• **WRITTEN EXERCISE**
In the records below, find the line with "Write part 3 of" and the line with "floor.visible_diffuse = False"; return exactly those lines and every line between them.

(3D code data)
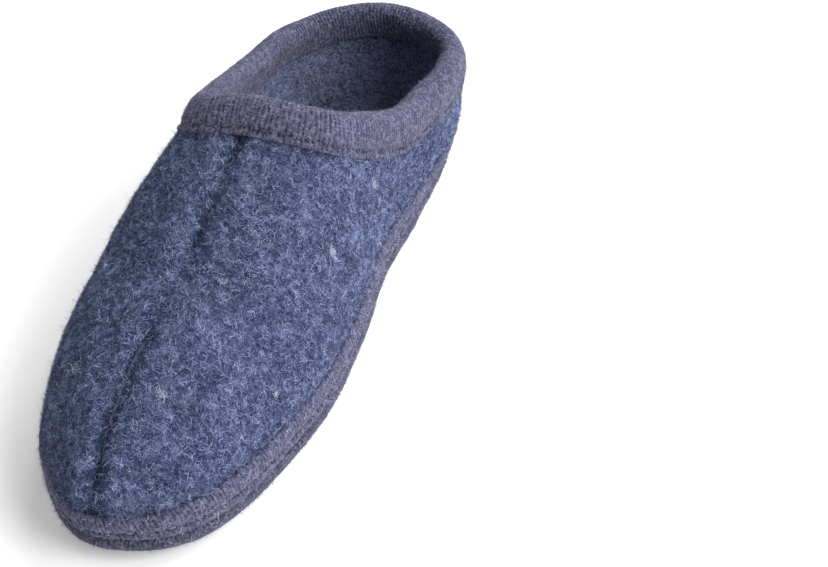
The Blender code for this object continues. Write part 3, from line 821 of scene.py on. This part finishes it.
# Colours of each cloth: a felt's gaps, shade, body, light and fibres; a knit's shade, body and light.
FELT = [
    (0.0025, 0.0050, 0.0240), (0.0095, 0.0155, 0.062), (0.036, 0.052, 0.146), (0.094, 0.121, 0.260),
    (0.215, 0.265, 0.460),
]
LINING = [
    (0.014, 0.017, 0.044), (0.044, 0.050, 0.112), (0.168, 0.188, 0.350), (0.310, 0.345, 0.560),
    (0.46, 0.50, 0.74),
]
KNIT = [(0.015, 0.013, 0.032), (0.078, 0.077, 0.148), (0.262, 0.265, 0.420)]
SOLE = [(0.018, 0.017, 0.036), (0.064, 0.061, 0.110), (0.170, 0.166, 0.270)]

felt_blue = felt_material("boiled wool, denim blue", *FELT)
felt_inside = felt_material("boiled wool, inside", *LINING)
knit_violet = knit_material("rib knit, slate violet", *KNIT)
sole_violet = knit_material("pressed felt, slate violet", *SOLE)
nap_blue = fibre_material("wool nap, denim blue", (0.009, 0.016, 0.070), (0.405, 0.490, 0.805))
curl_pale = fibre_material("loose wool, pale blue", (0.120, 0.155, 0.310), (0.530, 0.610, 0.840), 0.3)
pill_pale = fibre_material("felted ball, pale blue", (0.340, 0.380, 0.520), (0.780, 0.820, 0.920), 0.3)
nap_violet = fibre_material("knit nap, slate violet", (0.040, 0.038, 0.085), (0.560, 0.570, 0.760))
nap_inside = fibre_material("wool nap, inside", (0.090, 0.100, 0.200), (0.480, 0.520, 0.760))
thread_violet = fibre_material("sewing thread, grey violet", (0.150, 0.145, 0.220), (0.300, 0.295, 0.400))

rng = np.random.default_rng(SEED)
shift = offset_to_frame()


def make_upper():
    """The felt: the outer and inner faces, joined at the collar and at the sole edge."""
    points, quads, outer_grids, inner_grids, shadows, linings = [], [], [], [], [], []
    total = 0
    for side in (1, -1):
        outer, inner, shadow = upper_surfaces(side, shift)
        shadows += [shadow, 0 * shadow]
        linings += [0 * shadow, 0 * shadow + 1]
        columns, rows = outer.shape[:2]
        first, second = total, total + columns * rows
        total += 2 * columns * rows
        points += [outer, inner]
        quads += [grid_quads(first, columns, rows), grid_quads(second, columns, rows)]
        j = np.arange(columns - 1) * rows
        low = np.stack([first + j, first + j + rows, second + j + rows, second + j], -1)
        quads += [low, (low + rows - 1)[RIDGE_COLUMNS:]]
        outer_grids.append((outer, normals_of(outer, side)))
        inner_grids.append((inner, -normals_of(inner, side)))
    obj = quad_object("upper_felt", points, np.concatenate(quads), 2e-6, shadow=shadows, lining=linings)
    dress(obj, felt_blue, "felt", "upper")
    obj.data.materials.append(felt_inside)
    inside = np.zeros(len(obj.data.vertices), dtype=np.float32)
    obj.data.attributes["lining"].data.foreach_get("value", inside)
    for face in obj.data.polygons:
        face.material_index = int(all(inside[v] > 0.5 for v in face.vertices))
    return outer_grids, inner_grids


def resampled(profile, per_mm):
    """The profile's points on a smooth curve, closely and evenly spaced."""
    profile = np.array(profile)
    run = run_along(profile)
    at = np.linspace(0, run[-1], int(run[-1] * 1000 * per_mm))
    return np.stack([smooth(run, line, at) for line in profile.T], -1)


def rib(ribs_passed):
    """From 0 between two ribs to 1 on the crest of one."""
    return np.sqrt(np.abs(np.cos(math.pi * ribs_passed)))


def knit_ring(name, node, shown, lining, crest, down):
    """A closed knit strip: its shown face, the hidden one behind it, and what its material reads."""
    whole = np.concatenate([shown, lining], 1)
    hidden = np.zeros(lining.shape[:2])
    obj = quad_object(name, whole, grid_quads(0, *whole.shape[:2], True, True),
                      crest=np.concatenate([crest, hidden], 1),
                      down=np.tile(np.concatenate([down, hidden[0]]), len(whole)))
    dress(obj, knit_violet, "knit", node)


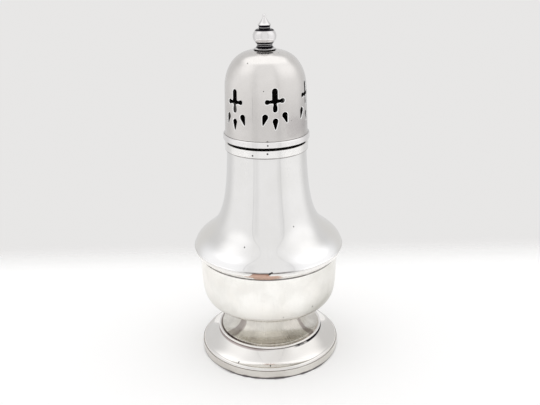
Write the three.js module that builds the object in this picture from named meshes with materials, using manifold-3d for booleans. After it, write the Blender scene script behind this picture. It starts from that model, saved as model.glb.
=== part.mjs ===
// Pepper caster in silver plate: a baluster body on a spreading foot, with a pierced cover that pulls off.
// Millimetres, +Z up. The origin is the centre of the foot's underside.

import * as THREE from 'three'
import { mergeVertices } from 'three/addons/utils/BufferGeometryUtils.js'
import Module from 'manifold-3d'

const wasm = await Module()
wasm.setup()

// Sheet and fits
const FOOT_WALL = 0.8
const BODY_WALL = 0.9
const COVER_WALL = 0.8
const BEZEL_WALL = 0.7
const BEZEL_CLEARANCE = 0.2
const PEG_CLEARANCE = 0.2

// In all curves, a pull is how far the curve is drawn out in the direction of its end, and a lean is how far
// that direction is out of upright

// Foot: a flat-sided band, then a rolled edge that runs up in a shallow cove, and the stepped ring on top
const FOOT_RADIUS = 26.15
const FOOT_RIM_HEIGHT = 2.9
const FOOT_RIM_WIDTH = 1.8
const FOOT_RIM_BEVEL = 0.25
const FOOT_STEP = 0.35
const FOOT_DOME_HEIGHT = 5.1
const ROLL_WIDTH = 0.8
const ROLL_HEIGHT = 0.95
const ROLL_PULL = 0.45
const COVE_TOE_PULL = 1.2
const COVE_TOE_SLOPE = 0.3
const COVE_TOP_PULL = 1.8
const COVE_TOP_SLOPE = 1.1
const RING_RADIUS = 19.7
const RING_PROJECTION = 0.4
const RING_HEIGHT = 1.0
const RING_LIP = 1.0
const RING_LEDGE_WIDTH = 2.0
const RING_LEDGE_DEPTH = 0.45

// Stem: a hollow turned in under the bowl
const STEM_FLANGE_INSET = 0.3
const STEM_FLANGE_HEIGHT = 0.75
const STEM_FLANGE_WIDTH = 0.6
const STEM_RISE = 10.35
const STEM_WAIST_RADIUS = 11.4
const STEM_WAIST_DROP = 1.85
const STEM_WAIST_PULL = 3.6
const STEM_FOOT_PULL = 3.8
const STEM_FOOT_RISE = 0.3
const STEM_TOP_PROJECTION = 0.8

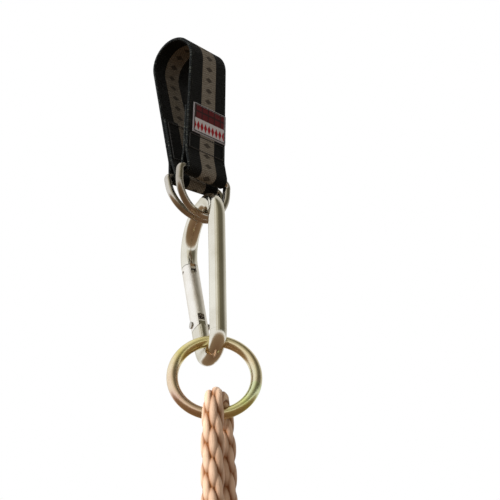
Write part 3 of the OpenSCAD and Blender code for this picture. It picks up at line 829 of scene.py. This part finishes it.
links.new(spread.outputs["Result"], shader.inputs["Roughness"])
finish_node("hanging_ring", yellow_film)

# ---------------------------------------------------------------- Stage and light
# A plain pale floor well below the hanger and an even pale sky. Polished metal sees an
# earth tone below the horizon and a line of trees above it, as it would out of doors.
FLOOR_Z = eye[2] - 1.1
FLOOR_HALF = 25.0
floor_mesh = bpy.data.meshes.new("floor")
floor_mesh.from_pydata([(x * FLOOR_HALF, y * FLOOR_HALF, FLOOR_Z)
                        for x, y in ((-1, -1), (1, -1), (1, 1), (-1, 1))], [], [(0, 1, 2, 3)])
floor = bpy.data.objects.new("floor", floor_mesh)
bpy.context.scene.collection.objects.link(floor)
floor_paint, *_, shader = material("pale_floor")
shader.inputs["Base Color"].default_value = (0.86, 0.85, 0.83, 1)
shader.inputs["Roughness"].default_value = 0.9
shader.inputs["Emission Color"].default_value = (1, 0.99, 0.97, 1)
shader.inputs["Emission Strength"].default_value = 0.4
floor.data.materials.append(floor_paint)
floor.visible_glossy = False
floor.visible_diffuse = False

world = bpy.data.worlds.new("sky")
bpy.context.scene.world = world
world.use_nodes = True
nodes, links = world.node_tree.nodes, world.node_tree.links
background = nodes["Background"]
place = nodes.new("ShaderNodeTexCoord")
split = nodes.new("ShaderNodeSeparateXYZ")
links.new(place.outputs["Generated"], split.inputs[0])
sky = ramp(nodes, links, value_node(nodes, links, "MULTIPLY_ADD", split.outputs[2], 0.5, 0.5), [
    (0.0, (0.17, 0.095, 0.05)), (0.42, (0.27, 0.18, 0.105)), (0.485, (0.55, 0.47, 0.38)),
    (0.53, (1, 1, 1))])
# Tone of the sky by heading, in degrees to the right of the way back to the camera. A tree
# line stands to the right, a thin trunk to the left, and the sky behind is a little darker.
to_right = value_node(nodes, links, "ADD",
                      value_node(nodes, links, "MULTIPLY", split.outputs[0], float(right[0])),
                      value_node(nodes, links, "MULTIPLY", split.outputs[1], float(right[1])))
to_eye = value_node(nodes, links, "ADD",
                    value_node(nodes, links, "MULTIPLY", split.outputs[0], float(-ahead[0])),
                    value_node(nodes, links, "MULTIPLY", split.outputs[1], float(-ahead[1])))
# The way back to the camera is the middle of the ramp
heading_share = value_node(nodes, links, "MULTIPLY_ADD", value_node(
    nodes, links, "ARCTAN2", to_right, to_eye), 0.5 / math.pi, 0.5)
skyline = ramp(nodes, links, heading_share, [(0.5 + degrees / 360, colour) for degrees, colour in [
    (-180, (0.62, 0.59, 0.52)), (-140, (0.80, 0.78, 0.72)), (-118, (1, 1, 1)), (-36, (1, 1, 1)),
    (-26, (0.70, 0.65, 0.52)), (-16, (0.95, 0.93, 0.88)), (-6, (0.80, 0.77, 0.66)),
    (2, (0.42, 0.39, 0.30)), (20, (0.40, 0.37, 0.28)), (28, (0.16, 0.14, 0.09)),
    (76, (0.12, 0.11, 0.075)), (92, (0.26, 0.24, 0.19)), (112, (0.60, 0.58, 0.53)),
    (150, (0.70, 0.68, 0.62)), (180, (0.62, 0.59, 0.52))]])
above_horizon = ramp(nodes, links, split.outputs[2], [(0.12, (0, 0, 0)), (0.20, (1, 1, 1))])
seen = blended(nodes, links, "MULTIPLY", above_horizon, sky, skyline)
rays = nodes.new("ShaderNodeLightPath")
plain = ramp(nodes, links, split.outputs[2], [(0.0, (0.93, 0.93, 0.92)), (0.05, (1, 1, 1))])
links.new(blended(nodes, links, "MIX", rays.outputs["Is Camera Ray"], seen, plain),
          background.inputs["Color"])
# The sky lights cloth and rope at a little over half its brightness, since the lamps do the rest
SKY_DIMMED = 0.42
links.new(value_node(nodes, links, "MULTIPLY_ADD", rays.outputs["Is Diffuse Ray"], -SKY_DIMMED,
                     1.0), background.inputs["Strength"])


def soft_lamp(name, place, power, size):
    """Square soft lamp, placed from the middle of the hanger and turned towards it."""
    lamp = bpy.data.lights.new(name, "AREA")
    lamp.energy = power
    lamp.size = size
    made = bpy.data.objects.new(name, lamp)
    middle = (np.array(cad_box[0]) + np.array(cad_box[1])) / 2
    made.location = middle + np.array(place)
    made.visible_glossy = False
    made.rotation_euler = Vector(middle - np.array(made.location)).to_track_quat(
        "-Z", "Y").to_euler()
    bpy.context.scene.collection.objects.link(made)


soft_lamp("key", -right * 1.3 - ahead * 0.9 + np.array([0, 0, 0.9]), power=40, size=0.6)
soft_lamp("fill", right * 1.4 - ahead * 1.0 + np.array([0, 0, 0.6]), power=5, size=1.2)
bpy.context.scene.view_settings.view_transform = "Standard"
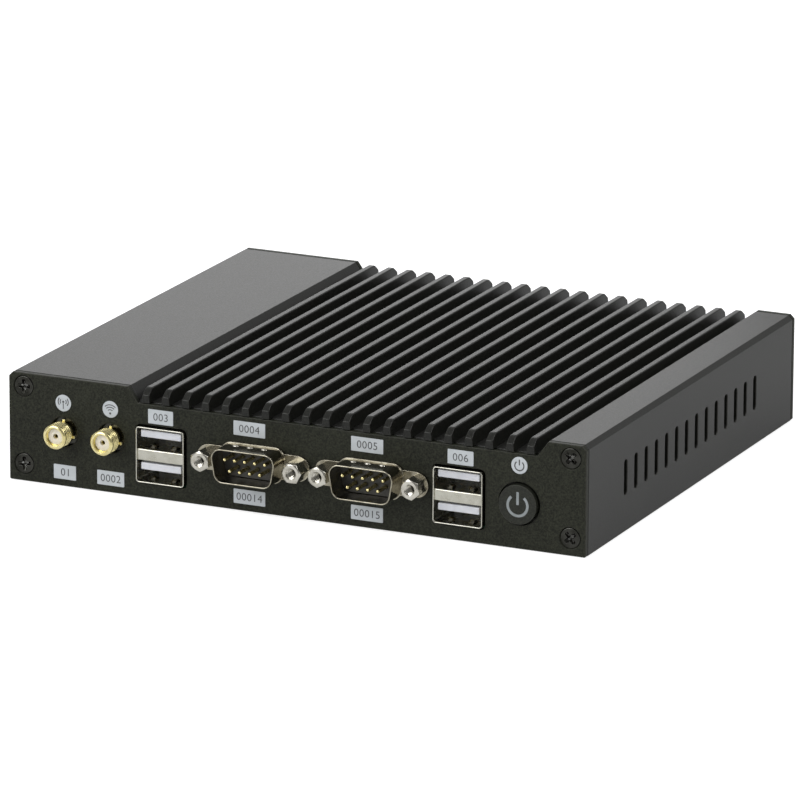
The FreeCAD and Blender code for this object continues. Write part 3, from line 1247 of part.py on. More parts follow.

• **IN RESPONSE**
Write part 3 of the OpenSCAD and Blender code for this picture. It picks up at line 829 of scene.py. This part finishes it.
links.new(spread.outputs["Result"], shader.inputs["Roughness"])
finish_node("hanging_ring", yellow_film)

# ---------------------------------------------------------------- Stage and light
# A plain pale floor well below the hanger and an even pale sky. Polished metal sees an
# earth tone below the horizon and a line of trees above it, as it would out of doors.
FLOOR_Z = eye[2] - 1.1
FLOOR_HALF = 25.0
floor_mesh = bpy.data.meshes.new("floor")
floor_mesh.from_pydata([(x * FLOOR_HALF, y * FLOOR_HALF, FLOOR_Z)
                        for x, y in ((-1, -1), (1, -1), (1, 1), (-1, 1))], [], [(0, 1, 2, 3)])
floor = bpy.data.objects.new("floor", floor_mesh)
bpy.context.scene.collection.objects.link(floor)
floor_paint, *_, shader = material("pale_floor")
shader.inputs["Base Color"].default_value = (0.86, 0.85, 0.83, 1)
shader.inputs["Roughness"].default_value = 0.9
shader.inputs["Emission Color"].default_value = (1, 0.99, 0.97, 1)
shader.inputs["Emission Strength"].default_value = 0.4
floor.data.materials.append(floor_paint)
floor.visible_glossy = False
floor.visible_diffuse = False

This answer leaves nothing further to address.